— Будь так добр, достань мою шубу. Накинь ее мне на плечи — и все.
У нее тоже была енотовая шуба. Что бы ей носить какой-нибудь другой мех, посетовал я, снимая шубу с вешалки. Правда, у Стефани шуба была поновее и раза в два потяжелее. У этой мездра пересохла, шерсть повытерлась. Женщина уже направлялась к двери; когда я накинул шубу ей на плечи, она пригнулась. У Марчека был отдельный выход в коридор.
На лестничной площадке она спросила, не помогу ли я ей спуститься. Я сказал, что помогу — о чем речь, но сначала мне нужно заглянуть еще раз к зятю: вдруг он вернулся. Завязывая шерстяной шарф под подбородком, она улыбнулась, сощурила глаза и стала похожа на китаянку.
Не показаться Филипу было бы ошибкой. Я рассчитывал, что он уже возвращается — идет по узкому коридору к себе своей грузной, неспешной, с развальцем походкой. Ты, разумеется, не помнишь твоего дядю Филипа. В колледже он играл в футбол, его бугристые, литые предплечья выдавали бывшего полузащитника. (В наши дни на Солджер-Филд[9] он смотрелся бы шибздиком; в те годы, однако, считалось, что ему впору быть чуть ли не цирковым силачом.) Но посреди пустынного коридора лишь бежала ковровая дорожка, и некому было прийти мне на помощь. Я направился к кабинету Филипа. Сиди у него в кресле пациент и заглядывай Филип ему в рот, я бы вернулся на путь истинный — мог бы, не обнаружив, что сробел, отказать этой женщине. Имелся и другой выход: сказать, что я не могу проводить ее, так как Филип рассчитывает вернуться вместе со мной в Норт-Вест-Сайд. Опустив голову, чтобы не видеть часов с их беззвучно, равномерно вращающимися гирьками, я обдумывал этот вымысел. Потом вырвал листок из блокнота Филипа, черкнул: «Луи, мимоходом». И положил его на сиденье кресла.
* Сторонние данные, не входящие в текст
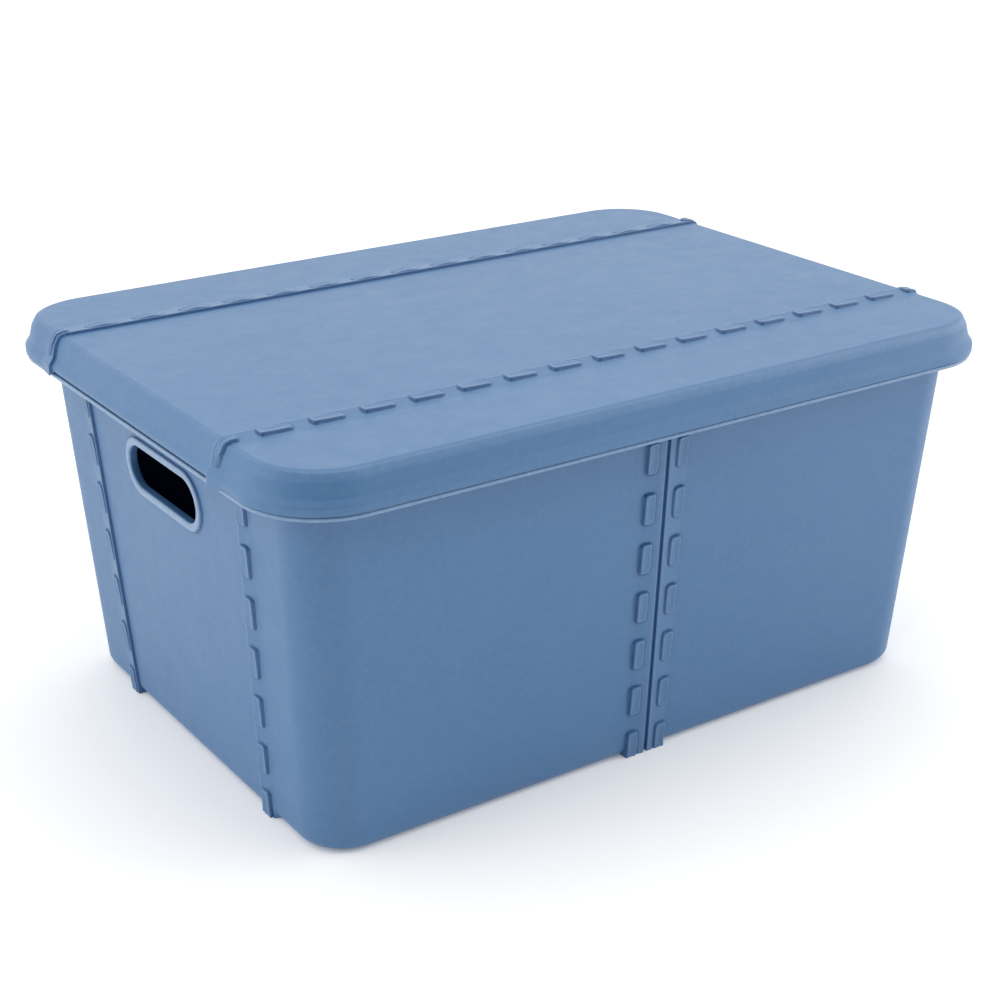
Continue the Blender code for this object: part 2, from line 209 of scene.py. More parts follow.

Женщина продела руки в рукава своего молодежно-студенческого енота и пристроила укутанный мехом зад на перилах. Она поворачивала зеркальце пудреницы то так, то сяк, но, увидев меня, защелкнула пудреницу и бросила ее в сумочку.
— Нога не прошла?
— Нет, еще и ниже пояса вступило.
Мы стали спускаться — медленно, становясь обеими ногами на каждую ступеньку. Я все гадал: если я ее поцелую, как она к этому отнесется? Скорее всего поднимет на смех. Мы ведь уже не в четырех стенах, где можно позволить себе все что угодно. Мы на улице без конца и без края. Я понятия не имел, как далеко лежит наш путь, как далеко мне удастся зайти. Хотя, по ее утверждению, плохо чувствовала себя она, худо было мне. Она попросила меня поддерживать ее под крестец, и тут-то мне и открылось, какие невероятные выкрутасы она умеет выделывать бедрами. На вечеринке я однажды слышал, как немолодая женщина сказала другой: «Я знаю, как их распалить». Эта фраза мне все объяснила.
Чтобы распалить семнадцатилетнего юнца, особого искусства не требовалось, можно было даже не просить меня поддерживать ее под крестец — я и без того ощутил бы, как ловко, как зазывно она вихляет бедрами. Ведь я уже видел ее на смотровом столе Марчека, ощутил ее всю, когда она налегла на меня, прильнула ко мне своим женским естеством. Мало того, она до тонкости знала, что у меня на уме. Она была предметом, непрестанно занимающим мои мысли, а часто ли случается мысли встретить предмет, ее занимающий, в подобных обстоятельствах — и вдобавок чтобы предмет сознавал это? Ей были ведомы мои чаяния. Она сама была этими чаяниями во плоти. Я не стал бы утверждать, что она шлюха, проститутка. Она вполне могла оказаться обычной девушкой из приличной семьи, не без шлюховатости, которая куролесит, забавляется, выкидывает сексуальные кунштюки смеха ради — в ту пору люди нередко вели себя так.
— Куда мы направляемся?
— Если тебе некогда, я доберусь сама, — сказала она. — Мне идти-то всего до Уинона-стрит, по ту сторону Шеридан-роуд.
— Нет, нет, я вас провожу.
Указав на листки, торчащие из моего кармана, она спросила, учусь ли я еще в школе. Когда мы проходили мимо освещенной витрины фруктового магазина, в которой мой сверстник вываливал апельсины из ящиков, я заметил, что, несмотря на кожу цвета густых сливок, глаза у нее азиатского разреза, черные.